SHORT PROBLEM: Nothing should be output except the lines from the one containing "Model this object" through the one containing "const FRONT_EDGE_WIDTH = [0.14, 0.5];", both ends included, each repeated exactly.

RECORDS TO PROCESS:
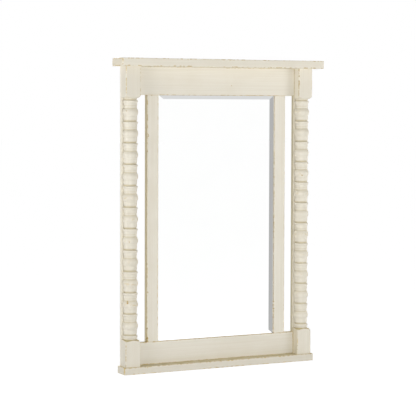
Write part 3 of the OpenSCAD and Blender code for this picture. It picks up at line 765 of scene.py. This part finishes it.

==

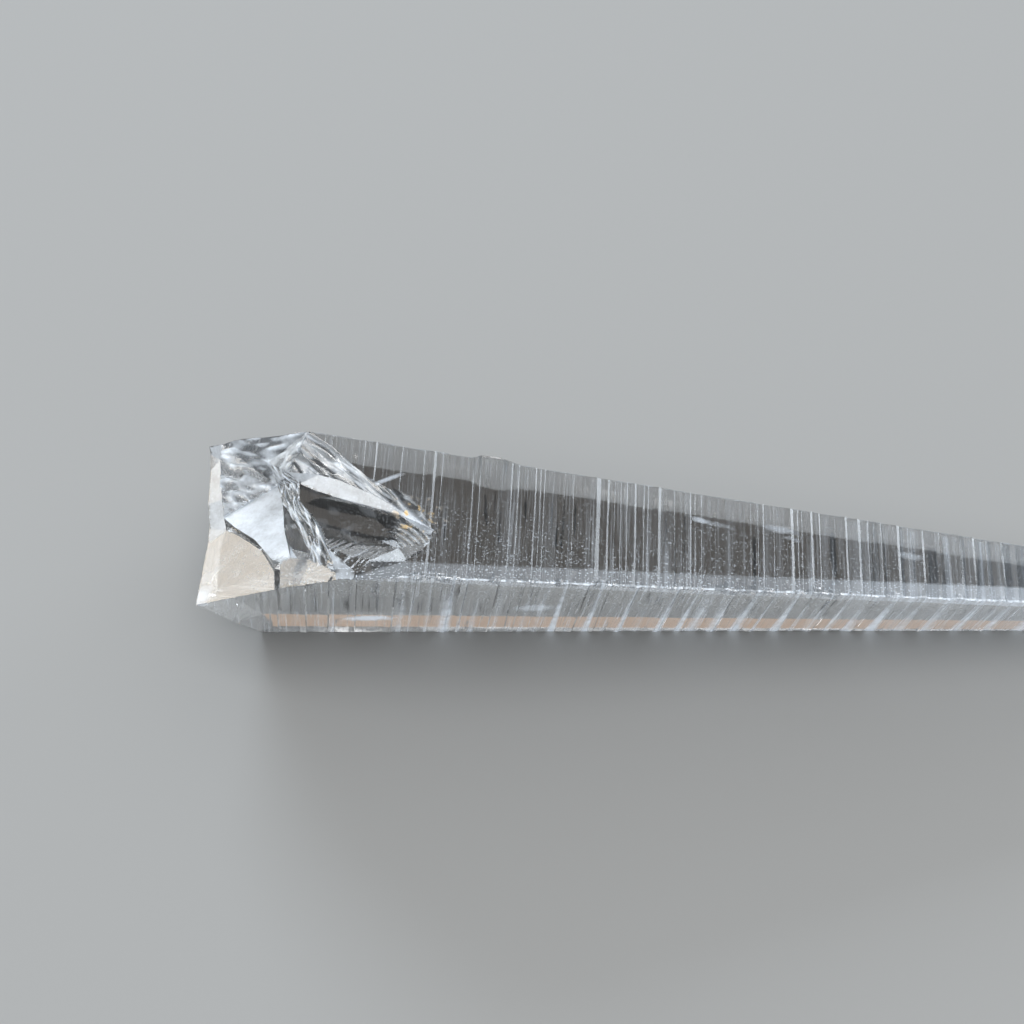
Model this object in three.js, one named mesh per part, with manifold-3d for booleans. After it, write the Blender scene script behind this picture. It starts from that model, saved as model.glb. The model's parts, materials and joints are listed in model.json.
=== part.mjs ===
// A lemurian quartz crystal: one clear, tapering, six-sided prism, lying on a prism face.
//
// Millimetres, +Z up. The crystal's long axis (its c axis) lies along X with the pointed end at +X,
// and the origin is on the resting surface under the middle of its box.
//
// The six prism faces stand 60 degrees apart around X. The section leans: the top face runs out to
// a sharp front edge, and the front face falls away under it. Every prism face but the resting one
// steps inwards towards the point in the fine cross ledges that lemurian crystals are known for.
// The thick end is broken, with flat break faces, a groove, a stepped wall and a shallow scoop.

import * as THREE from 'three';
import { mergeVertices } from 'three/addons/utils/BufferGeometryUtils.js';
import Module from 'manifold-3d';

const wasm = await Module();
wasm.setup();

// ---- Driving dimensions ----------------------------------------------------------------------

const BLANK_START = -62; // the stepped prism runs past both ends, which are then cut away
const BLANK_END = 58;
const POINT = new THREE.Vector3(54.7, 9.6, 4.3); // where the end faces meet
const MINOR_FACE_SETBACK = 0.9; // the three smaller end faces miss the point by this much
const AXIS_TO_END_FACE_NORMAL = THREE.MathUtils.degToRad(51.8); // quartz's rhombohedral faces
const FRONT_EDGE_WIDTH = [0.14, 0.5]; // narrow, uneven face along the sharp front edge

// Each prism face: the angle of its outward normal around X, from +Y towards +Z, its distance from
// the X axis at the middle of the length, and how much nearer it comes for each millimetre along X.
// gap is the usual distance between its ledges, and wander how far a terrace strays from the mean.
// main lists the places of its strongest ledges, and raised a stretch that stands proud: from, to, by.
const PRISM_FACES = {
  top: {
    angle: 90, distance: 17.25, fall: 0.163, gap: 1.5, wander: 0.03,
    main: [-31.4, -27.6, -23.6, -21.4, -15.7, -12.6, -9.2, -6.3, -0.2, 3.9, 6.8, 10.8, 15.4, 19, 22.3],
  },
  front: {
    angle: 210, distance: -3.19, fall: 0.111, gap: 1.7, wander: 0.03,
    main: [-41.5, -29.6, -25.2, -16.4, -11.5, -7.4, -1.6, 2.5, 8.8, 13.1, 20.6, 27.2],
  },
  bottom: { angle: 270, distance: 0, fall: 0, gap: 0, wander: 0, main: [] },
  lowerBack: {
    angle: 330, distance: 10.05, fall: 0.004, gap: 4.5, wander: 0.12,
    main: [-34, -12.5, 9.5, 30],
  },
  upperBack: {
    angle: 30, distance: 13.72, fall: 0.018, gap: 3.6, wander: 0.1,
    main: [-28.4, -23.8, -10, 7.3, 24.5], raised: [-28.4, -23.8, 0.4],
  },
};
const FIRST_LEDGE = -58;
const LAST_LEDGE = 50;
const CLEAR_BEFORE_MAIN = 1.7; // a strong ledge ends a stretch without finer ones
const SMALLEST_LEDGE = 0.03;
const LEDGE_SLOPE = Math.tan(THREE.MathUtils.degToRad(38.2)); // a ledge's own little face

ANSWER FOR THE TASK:
Model this object in three.js, one named mesh per part, with manifold-3d for booleans. After it, write the Blender scene script behind this picture. It starts from that model, saved as model.glb. The model's parts, materials and joints are listed in model.json.
=== part.mjs ===
// A lemurian quartz crystal: one clear, tapering, six-sided prism, lying on a prism face.
//
// Millimetres, +Z up. The crystal's long axis (its c axis) lies along X with the pointed end at +X,
// and the origin is on the resting surface under the middle of its box.
//
// The six prism faces stand 60 degrees apart around X. The section leans: the top face runs out to
// a sharp front edge, and the front face falls away under it. Every prism face but the resting one
// steps inwards towards the point in the fine cross ledges that lemurian crystals are known for.
// The thick end is broken, with flat break faces, a groove, a stepped wall and a shallow scoop.

import * as THREE from 'three';
import { mergeVertices } from 'three/addons/utils/BufferGeometryUtils.js';
import Module from 'manifold-3d';

const wasm = await Module();
wasm.setup();

// ---- Driving dimensions ----------------------------------------------------------------------

const BLANK_START = -62; // the stepped prism runs past both ends, which are then cut away
const BLANK_END = 58;
const POINT = new THREE.Vector3(54.7, 9.6, 4.3); // where the end faces meet
const MINOR_FACE_SETBACK = 0.9; // the three smaller end faces miss the point by this much
const AXIS_TO_END_FACE_NORMAL = THREE.MathUtils.degToRad(51.8); // quartz's rhombohedral faces
const FRONT_EDGE_WIDTH = [0.14, 0.5]; // narrow, uneven face along the sharp front edge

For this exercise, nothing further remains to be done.